7. From this perspective, the concern by European leaders that the U.S. is deserting them, or the complementary concern by Trump’s advisers that the U.S. presence in Europe drains resources from the “Indo-Pacific,” is unnecessary given Russian weakness, and therefore should be drawn down or eliminated, is misplaced. The issue is not whether the U.S. officials want to continue defending Europe through NATO, but whether those officials want NATO, period. Here we are in uncharted waters, because although the U.S. has in the past reduced forces in NATO, it has never contemplated giving up on the organization, the coordination mechanisms, the supreme command, the bases, and so forth; more to the point, it has never seriously given any thought to the prospect of Europeans – the British, the French, or, perhaps the Germans or the Poles, in one future – deciding on their own, perhaps against U.S. wishes, to use nuclear weapons against Russia. For now, I have some difficulty in believing that the post-NATO fantasies of the Trump White House could stretch so far (though the issue needs to be thought through much more systematically).

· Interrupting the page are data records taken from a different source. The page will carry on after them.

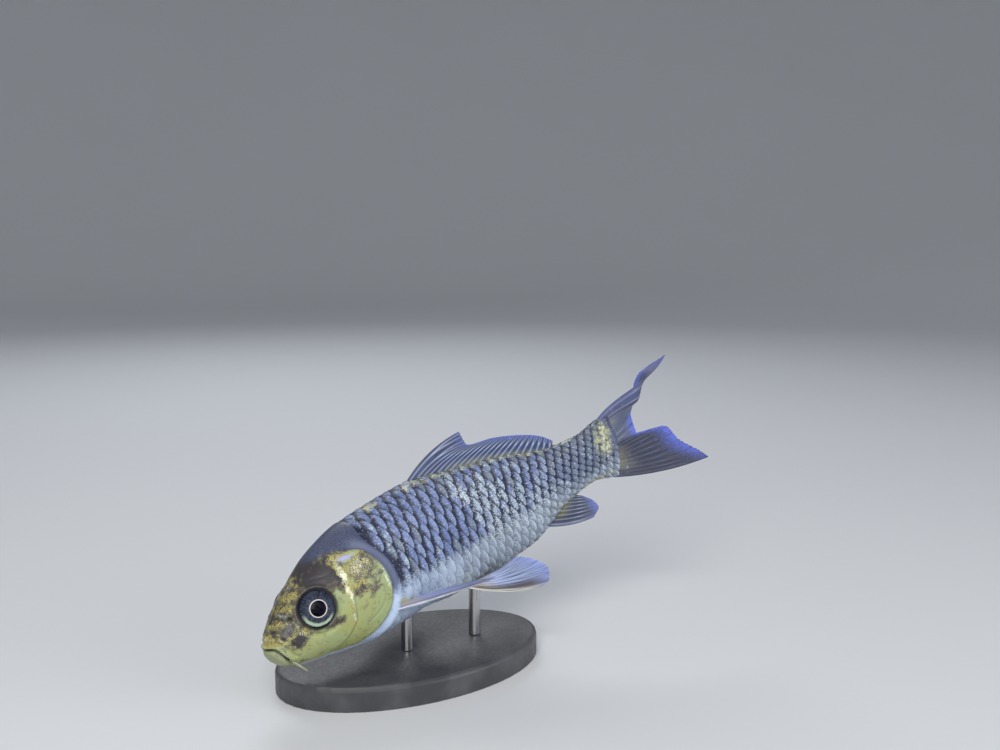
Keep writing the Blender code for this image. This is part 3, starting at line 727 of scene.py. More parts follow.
def feelerTube(root, middle, tip, radius, side):
    root, middle, tip = (np.array(p) * (1, side, 1) for p in (root, middle, tip))
    t = np.linspace(0, 1, feelers["steps"])[:, None]
    line = root * (1 - t) ** 2 + middle * 2 * t * (1 - t) + tip * t * t
    tangent = unit(np.gradient(line, axis=0))
    across = unit(np.cross(tangent, [0, 0, 1.0]))
    up = np.cross(across, tangent)
    taper = radius * (1 - 0.55 * t) * np.sqrt(np.maximum(1 - smooth(t, 0.90, 1.0) * 0.96, 0.01))
    turn = np.linspace(0, 2 * math.pi, feelers["around"], endpoint=False)[:, None]
    rings = across[:, None] * np.cos(turn) + up[:, None] * np.sin(turn)
    return (line[:, None] + rings * taper[:, None]).reshape(-1, 3)


def skinPiece():
    rings = skinRings()
    turns = np.linspace(0, 2 * math.pi, skinDetail["around"], endpoint=False)
    x, turn = np.meshgrid(rings, turns, indexing="ij")
    y, z = bodyPlace(x, turn)
    plain = np.stack([x, y, z], -1)
    wrapped = np.concatenate([plain[:, -1:], plain, plain[:, :1]], axis=1)
    normals = unit(np.cross((wrapped[:, 2:] - wrapped[:, :-2]) / 2, np.gradient(plain, axis=0)))
    covered = smooth(scaledPart(x, z)[0], *skinDetail["coatEdge"])
    shift = headRelief(x, y, z) * (1 - smooth(x, *skinDetail["reliefEnd"])) - fish["coatDepth"] * covered
    ends = [[fish["snoutStart"], 0, float(bodyLevel(fish["snoutStart"]))], [rings[-1] + 0.001, 0, 0]]
    places = np.vstack([plain.reshape(-1, 3), ends])
    straight = np.vstack([(plain + normals * shift[..., None]).reshape(-1, 3), ends])
    faces = tubeFaces(*x.shape)
    body, around = len(places), feelers["around"]
    for side in (-1, 1):
        for route in feelers["routes"]:
            start = len(straight)
            straight = np.vstack([straight, feelerTube(*route, side)])
            faces += gridFaces(feelers["steps"], around, start, closed=True)
            faces.append(tuple(range(start + around - 1, start - 1, -1)))
            faces.append(tuple(range(len(straight) - around, len(straight))))
    feelerPlaces = straight[body:]
    values = {name: np.r_[data, np.zeros(len(feelerPlaces))] for name, data in markingValues(places).items()}
    values["lip"][body:] = feelers["lip"]
    values["fishSpot"] = np.vstack([places, feelerPlaces])
    return meshPiece("koi_skin", onFish(straight), faces, koiSkin, values)


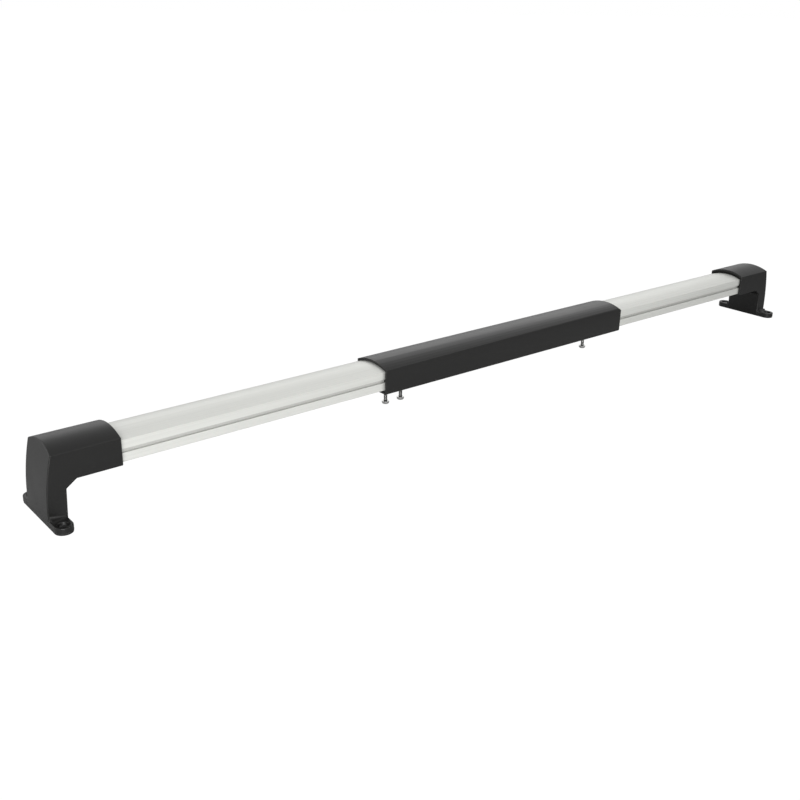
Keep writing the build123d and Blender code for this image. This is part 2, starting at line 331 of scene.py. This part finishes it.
def drawn_metal(name, lines, bump, recess, **constants):
    """A bare or anodised metal drawn through a die, with painted shade darkening its colour in its
    recesses.
    """
    material, tree, shader = new_material(name, **constants)
    drawn = place_group(tree, draw_lines, **lines)
    # Painted shade: the drawn colour is darkened where the surface is closed in.
    shaded = place_group(tree, recess_shade, **recess)
    tree.links.new(drawn.outputs["Color"], shaded.inputs["Color"])
    tree.links.new(shaded.outputs["Color"], shader.inputs["Base Color"])
    tree.links.new(drawn.outputs["Roughness"], shader.inputs["Roughness"])
    add_bump(tree, shader, drawn.outputs["Height"], *bump)
    return material


coated_sleeve = black_finish(
    "satin black coating",
    (0.0085, 0.0085, 0.0082, 1.0),
    (0.040, 0.040, 0.039, 1.0),
    dict(grain_scale=1400.0, drift_scale=7.0, roughness_low=0.29, roughness_high=0.37),
    dict(width=0.0009, break_scale=260.0, amount=0.5),
    (0.08, 0.00012),
    Specular_IOR_Level=0.36,
)
# Its edges are made much lighter than its face, partly as wear and partly as a painted highlight
# along the creases.
moulded_nylon = black_finish(
    "moulded black nylon",
    (0.006, 0.006, 0.0057, 1.0),
    (0.15, 0.15, 0.145, 1.0),
    dict(grain_scale=1100.0, drift_scale=14.0, roughness_low=0.34, roughness_high=0.44),
    dict(width=0.0011, break_scale=420.0, amount=0.9),
    (0.16, 0.00018),
    Specular_IOR_Level=0.38,
)
bush_nylon = black_finish(
    "smooth black bush",
    (0.008, 0.008, 0.008, 1.0),
    (0.030, 0.030, 0.030, 1.0),
    dict(grain_scale=700.0, drift_scale=20.0, roughness_low=0.34, roughness_high=0.44),
    dict(width=0.0006, break_scale=500.0, amount=0.4),
    (0.08, 0.0001),
    Specular_IOR_Level=0.36,
)
pad_rubber = black_finish(
    "pad rubber",
    (0.007, 0.007, 0.007, 1.0),
    (0.02, 0.02, 0.02, 1.0),
    dict(grain_scale=800.0, drift_scale=30.0, roughness_low=0.75, roughness_high=0.9),
    dict(width=0.0004, break_scale=600.0, amount=0.3),
    (0.3, 0.0002),
    Specular_IOR_Level=0.3,
)
anodised_bar = drawn_metal(
    "satin anodised aluminium",
    dict(
        line_scale=420.0, line_length=0.004, speck_scale=1700.0,
        dark=(0.66, 0.666, 0.634, 1.0), light=(0.74, 0.746, 0.714, 1.0),
        roughness_low=0.36, roughness_high=0.44,
    ),
    (0.10, 0.00012),
    dict(reach=0.007, least=0.62, closed=0.45, open=0.95),
    Metallic=0.5,
    Specular_IOR_Level=0.3,
)
zinc_steel = drawn_metal(
    "bright zinc plate",
    dict(
        line_scale=900.0, line_length=0.6, speck_scale=2500.0,
        dark=(0.50, 0.50, 0.49, 1.0), light=(0.68, 0.68, 0.67, 1.0),
        roughness_low=0.14, roughness_high=0.24,
    ),
    (0.06, 0.00008),
    dict(reach=0.003, least=0.25, closed=0.35, open=0.95),
    Metallic=1.0,
)


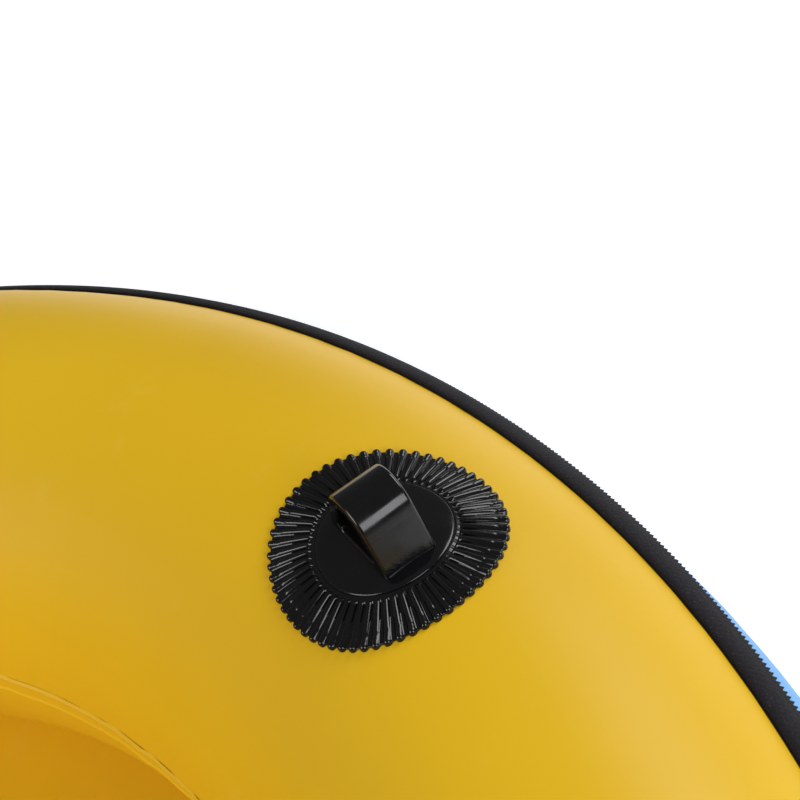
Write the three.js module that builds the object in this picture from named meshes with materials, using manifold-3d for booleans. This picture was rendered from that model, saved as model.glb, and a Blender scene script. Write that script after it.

8. The problem that the Europeans face with Trump, Vance, and company is thus less apocalyptic and, paradoxically, more far-reaching. It’s not whether the U.S. will favor Russia over Ukraine and NATO (it will, but this can be dealt with), nor is it whether the U.S. will dare leave the Europeans to their own devices or to the tender mercies of Vladimir Putin (it most likely won’t, as argued above), it’s instead whether the U.S. will try to effectuate regime change in London, Paris, Berlin, and Warsaw. To put it schematically, the threat isn’t U.S. desertion of NATO or acquiescence in an invasion of, or attack on, a NATO country by Putin; it’s active undermining of democracy, liberalism, and tolerance by Trump and his acolytes.